Problem statement |
Count how many lines include "rigid" and answer with that number only.

[Begin Dataset content]

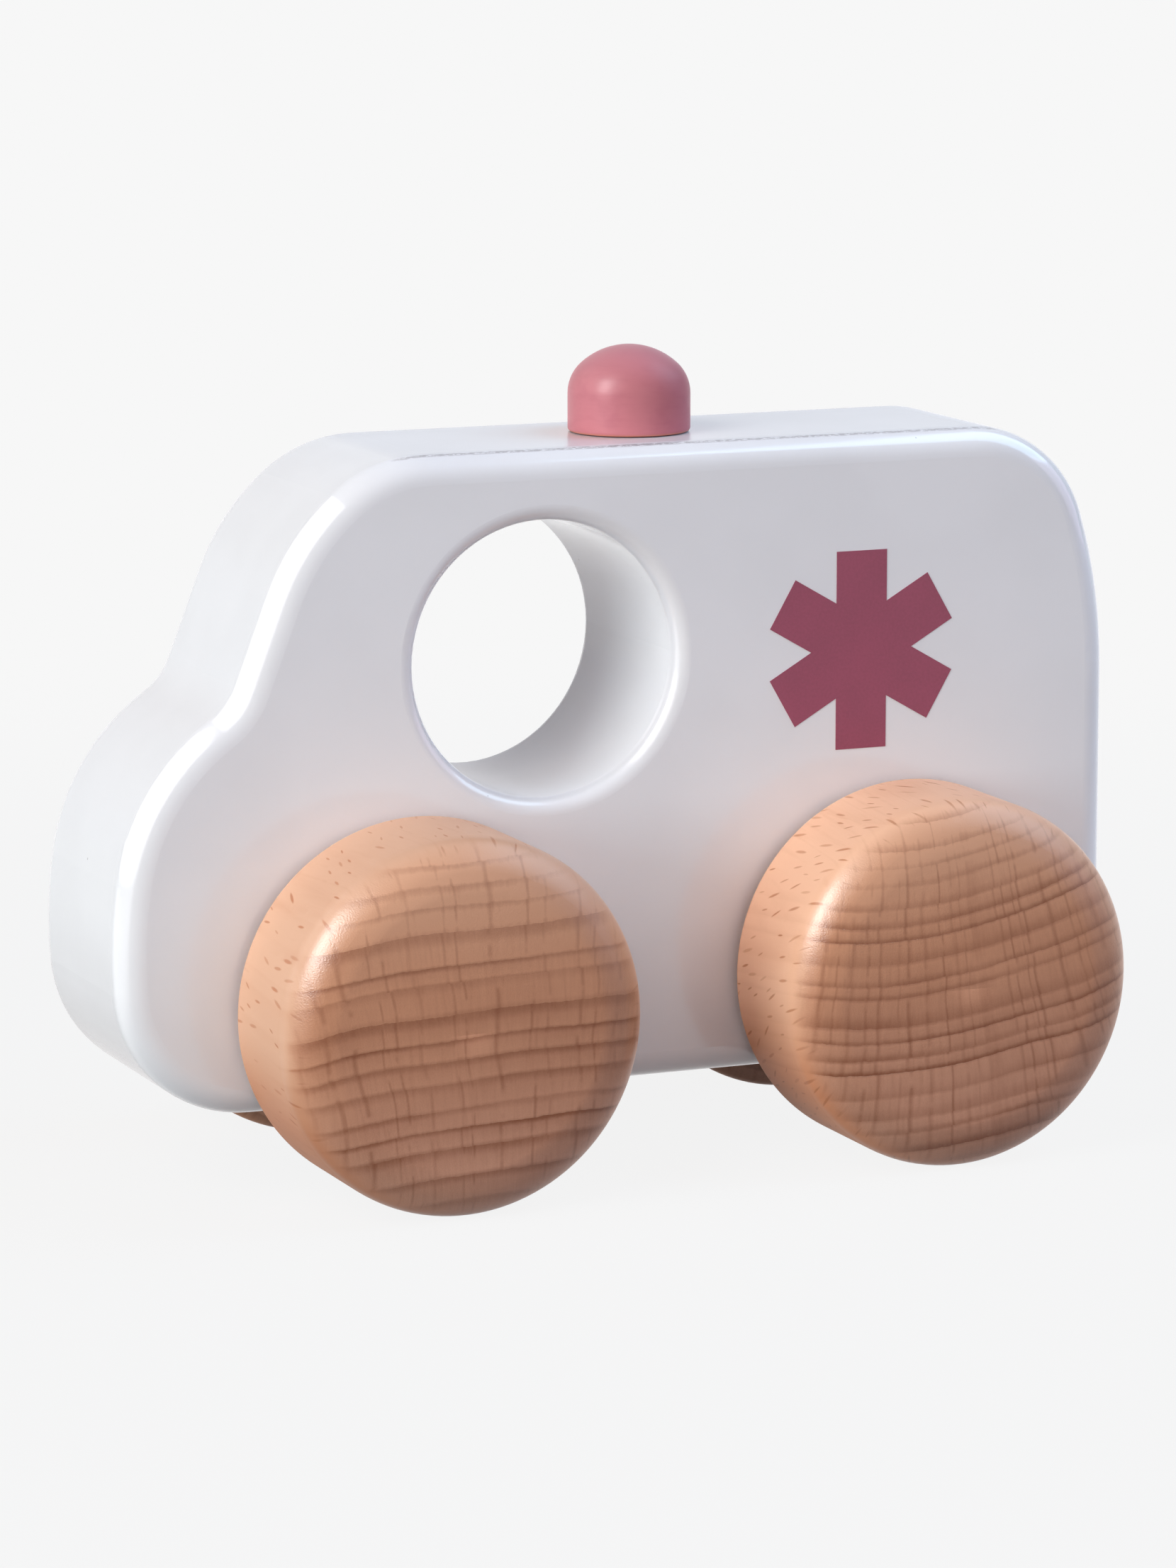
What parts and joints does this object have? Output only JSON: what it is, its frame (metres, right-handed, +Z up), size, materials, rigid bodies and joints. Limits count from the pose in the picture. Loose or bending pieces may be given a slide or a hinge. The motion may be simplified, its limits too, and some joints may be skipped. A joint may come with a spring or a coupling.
{
  "type": "toy ambulance",
  "caption": "Wooden push-along toy ambulance: lacquered van-shaped block with a finger hole, plain turned wheels on dowel axles and a domed roof lamp.",
  "frame": {"origin": "on the ground under the middle of the body, between the left and right wheels", "axes": "+X towards the tail (the nose points to -X), +Y towards the right-hand side, +Z up"},
  "size_m": [0.1144, 0.0616, 0.0868],
  "materials": {
    "white_lacquer": "white gloss lacquer on solid wood",
    "beech": "turned beech with satin varnish",
    "dowel_wood": "plain hardwood dowel",
    "pink_paint": "dusty pink satin paint on turned wood",
    "red_print": "burgundy printed film"
  },
  "bodies": {
    "body": {"body_block": "white_lacquer", "roof_lamp": "pink_paint", "lamp_dowel": "dowel_wood"},
    "front_wheel_set": {"front_axle": "dowel_wood", "front_left_wheel": "beech", "front_right_wheel": "beech"},
    "rear_wheel_set": {"rear_axle": "dowel_wood", "rear_left_wheel": "beech", "rear_right_wheel": "beech"}
  },
  "joints": [
    {"name": "front_wheels_roll", "type": "hinge", "parent": "body", "child": "front_wheel_set", "pos_m": [-0.0249, 0, 0.02], "axis": [0, 1, 0], "continuous": true},
    {"name": "rear_wheels_roll", "type": "hinge", "parent": "body", "child": "rear_wheel_set", "pos_m": [0.0319, 0, 0.02], "axis": [0, 1, 0], "continuous": true}
  ]
}
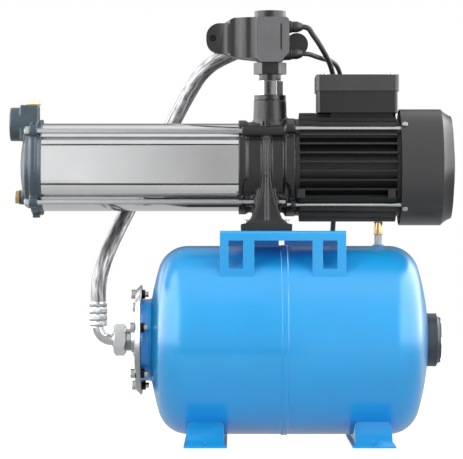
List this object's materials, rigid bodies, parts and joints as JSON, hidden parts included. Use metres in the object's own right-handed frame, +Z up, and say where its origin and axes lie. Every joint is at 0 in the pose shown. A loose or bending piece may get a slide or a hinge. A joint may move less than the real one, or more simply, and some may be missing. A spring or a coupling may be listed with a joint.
{
  "type": "pressure booster set with horizontal multistage pump",
  "caption": "Horizontal multistage pump with finned motor on a blue horizontal pressure tank, with braided hose, pressure controller, brass plugs and leads.",
  "frame": {"origin": "on the floor, in the middle of the four foot bolt holes", "axes": "+X along the pump shaft towards the motor's fan, +Y to the back, where the hose passes the barrel, +Z up"},
  "size_m": [0.6593, 0.4156, 0.6415],
  "materials": {
    "blue_enamel": "glossy blue stove enamel",
    "cast_iron_blue_grey": "blue-grey painted casting",
    "cast_iron_black": "black painted casting",
    "polished_stainless": "mirror-polished stainless steel",
    "stainless": "satin stainless steel",
    "zinc_plate": "bright zinc plate",
    "chrome_plate": "chrome plate",
    "steel_braid": "stainless wire braid",
    "motor_black": "satin black paint on die-cast aluminium",
    "cover_black": "satin black pressed steel",
    "core_steel": "varnished lamination stack",
    "copper_wire": "varnished copper wire",
    "bearing_steel": "ground bearing steel",
    "brass": "turned brass",
    "black_plastic": "black moulded plastic",
    "grey_plastic": "dark grey moulded plastic",
    "red_plastic": "red push button",
    "pale_nylon": "pale moulded nylon",
    "black_rubber": "moulded rubber",
    "seal_ceramic": "ground ceramic"
  },
  "bodies": {
    "frame": {"tank_half_valve_side": "blue_enamel", "tank_half_flange_side": "blue_enamel", "tank_foot_left": "blue_enamel", "tank_foot_right": "blue_enamel", "pump_bracket": "blue_enamel", "suction_casing": "cast_iron_blue_grey", "motor_lantern": "cast_iron_black", "pump_shell": "polished_stainless", "stage_bowls": "stainless", "stage_diffusers": "stainless", "flow_valve_spring": "stainless", "tank_counterflange": "zinc_plate", "tie_rods": "zinc_plate", "motor_stay_rods": "zinc_plate", "hex_bolts": "zinc_plate", "hex_nuts": "zinc_plate", "case_screws": "zinc_plate", "discharge_nipple": "chrome_plate", "union_nut": "chrome_plate", "hose_elbow_tank": "chrome_plate", "hose_elbow_controller": "chrome_plate", "hose_ferrules": "chrome_plate", "braided_hose": "steel_braid", "motor_frame": "motor_black", "rear_shield": "motor_black", "front_shield": "motor_black", "fan_cover": "cover_black", "stator_core": "core_steel", "stator_windings": "copper_wire", "motor_bearings": "bearing_steel", "air_valve_stem": "brass", "support_pillar": "brass", "terminal_box": "black_plastic", "terminal_box_lid": "black_plastic", "cable_glands": "black_plastic", "start_capacitor": "black_plastic", "terminal_strip": "black_plastic", "controller_body": "grey_plastic", "controller_cover": "grey_plastic", "pillar_foot": "pale_nylon", "tank_membrane": "black_rubber", "nipple_seals": "black_rubber", "plug_washers": "black_rubber", "pump_lead": "black_rubber", "mains_lead": "black_rubber", "mains_coil": "black_rubber", "mains_plug": "black_rubber", "shaft_seal_seat": "seal_ceramic"},
    "rotor": {"rotor_shaft": "stainless", "rotor_core": "core_steel", "impellers": "stainless", "impeller_spacers": "stainless", "shaft_seal_ring": "seal_ceramic", "cooling_fan": "black_plastic"},
    "flow_valve": {"flow_valve": "grey_plastic"},
    "reset_button": {"reset_button": "red_plastic"},
    "air_valve_pin": {"air_valve_pin": "brass"},
    "air_valve_cap": {"air_valve_cap": "black_plastic"},
    "prime_plug": {"prime_plug": "brass"},
    "drain_plug": {"drain_plug": "brass"}
  },
  "joints": [
    {"name": "rotor_spin", "type": "hinge", "parent": "frame", "child": "rotor", "pos_m": [0, 0, 0.409], "axis": [1, 0, 0], "continuous": true},
    {"name": "flow_valve_lift", "type": "slide", "parent": "frame", "child": "flow_valve", "axis": [0, 0, 1], "range_m": [0, 0.008], "stiffness_N_per_m": 60, "springref_m": -0.01, "deforming": ["flow_valve_spring"]},
    {"name": "reset_press", "type": "slide", "parent": "frame", "child": "reset_button", "axis": [0, -1, 0], "range_m": [0, 0.0025], "stiffness_N_per_m": 400, "springref_m": -0.0005},
    {"name": "air_valve_press", "type": "slide", "parent": "frame", "child": "air_valve_pin", "axis": [-1, 0, 0], "range_m": [0, 0.0015], "stiffness_N_per_m": 300, "springref_m": -0.0005},
    {"name": "air_cap_off", "type": "slide", "parent": "frame", "child": "air_valve_cap", "axis": [1, 0, 0], "range_m": [0, 0.03]},
    {"name": "prime_plug_out", "type": "slide", "parent": "frame", "child": "prime_plug", "axis": [0, 0, 1], "range_m": [0, 0.014]},
    {"name": "drain_plug_out", "type": "slide", "parent": "frame", "child": "drain_plug", "axis": [-1, 0, 0], "range_m": [0, 0.014]}
  ]
}
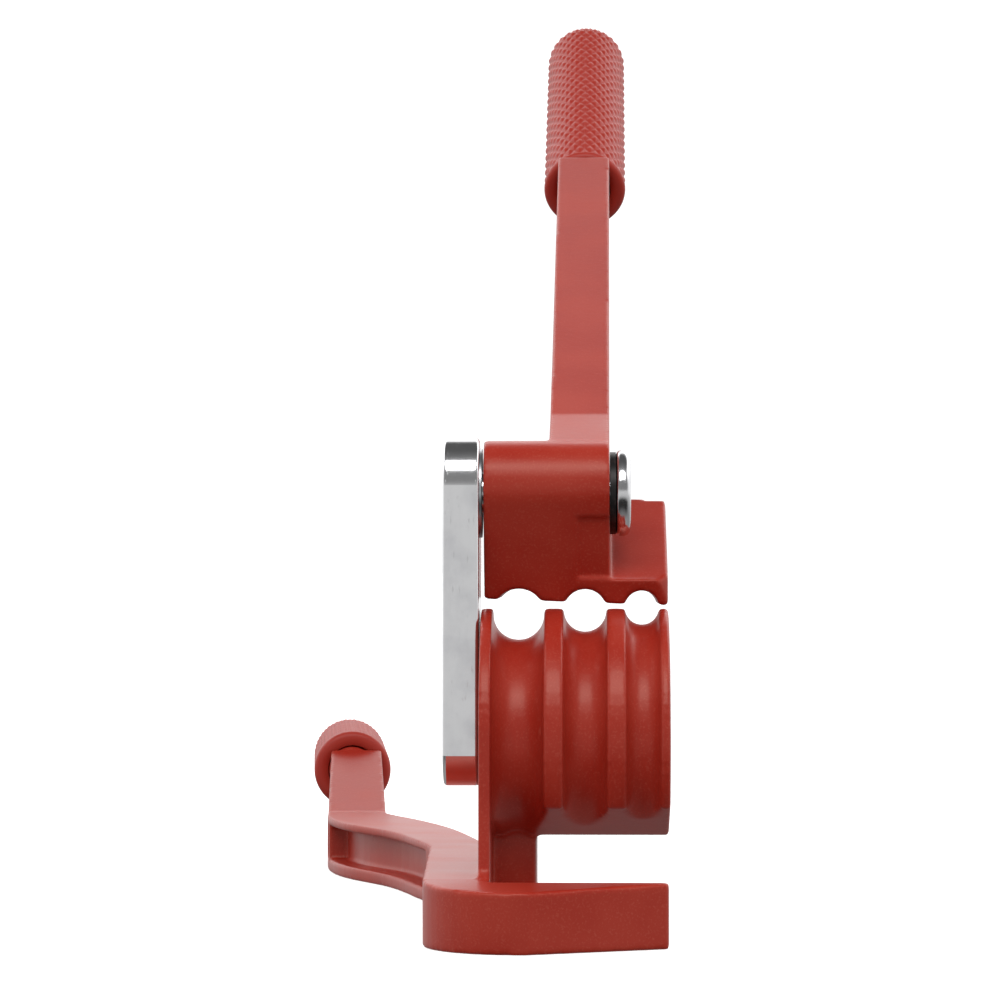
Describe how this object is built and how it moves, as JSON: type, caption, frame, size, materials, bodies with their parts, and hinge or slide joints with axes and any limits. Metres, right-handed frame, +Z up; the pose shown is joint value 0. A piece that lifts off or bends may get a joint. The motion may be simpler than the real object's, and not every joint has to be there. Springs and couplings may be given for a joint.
{
  "type": "manual tube bender",
  "caption": "Hand tube bender: grooved half-wheel former on a fixed handle, chromed link, and a moving handle whose grooved shoe wraps tube round the former.",
  "frame": {"origin": "on the flat underside of the fixed handle, straight below the former's pivot axis, in the mid-plane of the handle's straight run", "axes": "+Z up from the bench, +Y from the hook bar towards the grips, +X along the pivots from the link to the smallest groove"},
  "size_m": [0.0857, 0.3137, 0.1988],
  "materials": {
    "handle_paint": "satin red paint on a die casting",
    "grip_sleeve": "moulded red plastic with a knurled pattern",
    "bronze": "oiled sintered bronze",
    "link_chrome": "chrome plate",
    "bolt_chrome": "chrome plate",
    "black_washer": "black",
    "zinc_washer": "zinc plated"
  },
  "bodies": {
    "frame": {"fixed_handle": "handle_paint", "lower_grip": "grip_sleeve", "former_bush_left": "bronze", "former_bush_right": "bronze"},
    "link": {"link_bar": "link_chrome", "former_pivot_bolt": "bolt_chrome", "former_head_washer": "black_washer", "former_thrust_washer": "zinc_washer", "handle_pivot_bolt": "bolt_chrome", "handle_head_washer": "black_washer", "handle_thrust_washer": "zinc_washer"},
    "lever": {"moving_handle": "handle_paint", "upper_grip": "grip_sleeve", "barrel_bush_left": "bronze", "barrel_bush_right": "bronze"}
  },
  "joints": [
    {"name": "link_swing", "type": "hinge", "parent": "frame", "child": "link", "pos_m": [0, 0, 0.0368], "axis": [1, 0, 0], "range_deg": [-90, 90]},
    {"name": "handle_swing", "type": "hinge", "parent": "link", "child": "lever", "pos_m": [0, 0, 0.0828], "axis": [1, 0, 0], "range_deg": [-4, 100]}
  ]
}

[End Dataset content]

In response |
2